INDONESIA TODAY ONLINE – Isu gaduh nasab kembali mencuat ke permukaan, menciptakan polarisasi di tengah masyarakat. Kasus ini menjadi isu yang sarat dengan kepentingan politik, melibatkan kelompok-kelompok strategis, dan menyentuh proyek besar seperti PIK 2 (Pantai Indah Kapuk 2). Dalam narasi ini, kita melihat bagaimana kekuatan politik, ekonomi, dan identitas saling berkelindan, membentuk konflik yang tidak hanya bersifat sosial tetapi juga ideologis.
Pernyataan Hendropriyono dan Dampaknya
Sejak tahun 2019, pernyataan kontroversial Hendropriyono terkait dengan kelompok Habaib dianggap menjadi pemantik awal.

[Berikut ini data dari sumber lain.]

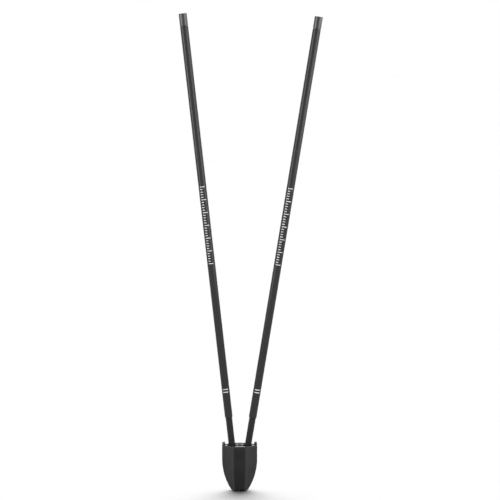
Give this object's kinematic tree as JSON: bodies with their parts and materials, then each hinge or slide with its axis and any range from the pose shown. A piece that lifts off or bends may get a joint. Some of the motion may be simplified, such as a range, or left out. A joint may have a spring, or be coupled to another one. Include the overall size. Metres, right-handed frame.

Pernyataan tersebut menuai kritik dari berbagai pihak, termasuk Prabowo Subianto, yang sejak dini mencium indikasi rasisme dan intoleransi dalam pernyataan tersebut. Kritik Prabowo menunjukkan adanya kesadaran akan bahaya politik identitas yang mengancam kohesi sosial bangsa.
Kelompok Habaib sebagai Target Politik
Dalam konteks ini, kelompok Habaib tidak hanya dipandang sebagai ancaman ideologis tetapi juga sebagai kekuatan moral yang besar dalam mendukung Anies Baswedan. Narasi radikalisme yang disematkan kepada kelompok ini, dengan dalih anti Pancasila dan ingin mengganti ideologi negara, seolah menjadi upaya sistematis untuk melemahkan basis pendukung Anies dan menjadikan Habaib sebagai musuh bersama. Hal ini menunjukkan bahwa konflik ini bukan hanya persoalan identitas/nasab semata, tetapi juga strategi politik untuk menjegal langkah-langkah oposisi.
Proyek PIK 2 dan Aroma Kepentingan Ekonomi dan Politik Kotor
Isu gaduh nasab tidak bisa dilepaskan dari konteks proyek besar seperti PIK 2 yang melibatkan Agung Sedayu Group. Proyek ini menjadi salah satu simbol kekuatan ekonomi yang diwarnai oleh kepentingan politik.
Dukungan beberapa aktor besar, pejabat, politisi, dan konglomerat termasuk oknum-oknum jenderal lainnya, memperkuat dugaan bahwa gaduh nasab tidak hanya tentang isu sosial, tetapi juga menyangkut kepentingan “ekonomi, politik dan budaya” dalam mengamankan proyek bernilai triliunan rupiah ini.
Kekuatan Moral dan Seruan Bersatu
Bagi kelompok Habaib, Muhibbin, dan umat Muslim lainnya, situasi ini menjadi momen penting untuk bersatu. Seruan untuk menolak PIK 2 dan meminta pertanggungjawaban hukum para aktor intelektual di balik gaduh nasab mencerminkan resistensi terhadap hegemoni kekuasaan dan ekonomi. Persatuan ini tidak hanya menjadi respons terhadap isu moral, tetapi juga bentuk perlawanan terhadap ketidakadilan struktural.
Arah Perubahan
Kasus gaduh nasab dan keterlibatan PIK 2 menggambarkan dinamika politik Indonesia yang kompleks. Di satu sisi, ada upaya untuk mempertahankan status quo dengan menggunakan isu identitas sebagai alat politik. Di sisi lain, ada resistensi dari masyarakat yang menginginkan keadilan dan transparansi. Jika isu ini tidak segera diselesaikan melalui jalur hukum yang adil, maka dampaknya dapat memperparah fragmentasi sosial dan politik di Indonesia.
Konflik ini adalah cerminan dari bagaimana kepentingan politik, ekonomi, dan identitas dapat saling memengaruhi. Keterlibatan para petinggi dalam isu gaduh nasab menunjukkan bahwa konflik ini tidak sesederhana yang terlihat di permukaan. Proyek besar seperti PIK 2 dan peran aktor-aktor utama di baliknya menjadi bukti bahwa ada kepentingan yang jauh lebih besar daripada sekadar isu moral. Sebagai masyarakat, penting untuk terus kritis dan menyuarakan keadilan agar konflik ini tidak berujung pada kerugian kolektif.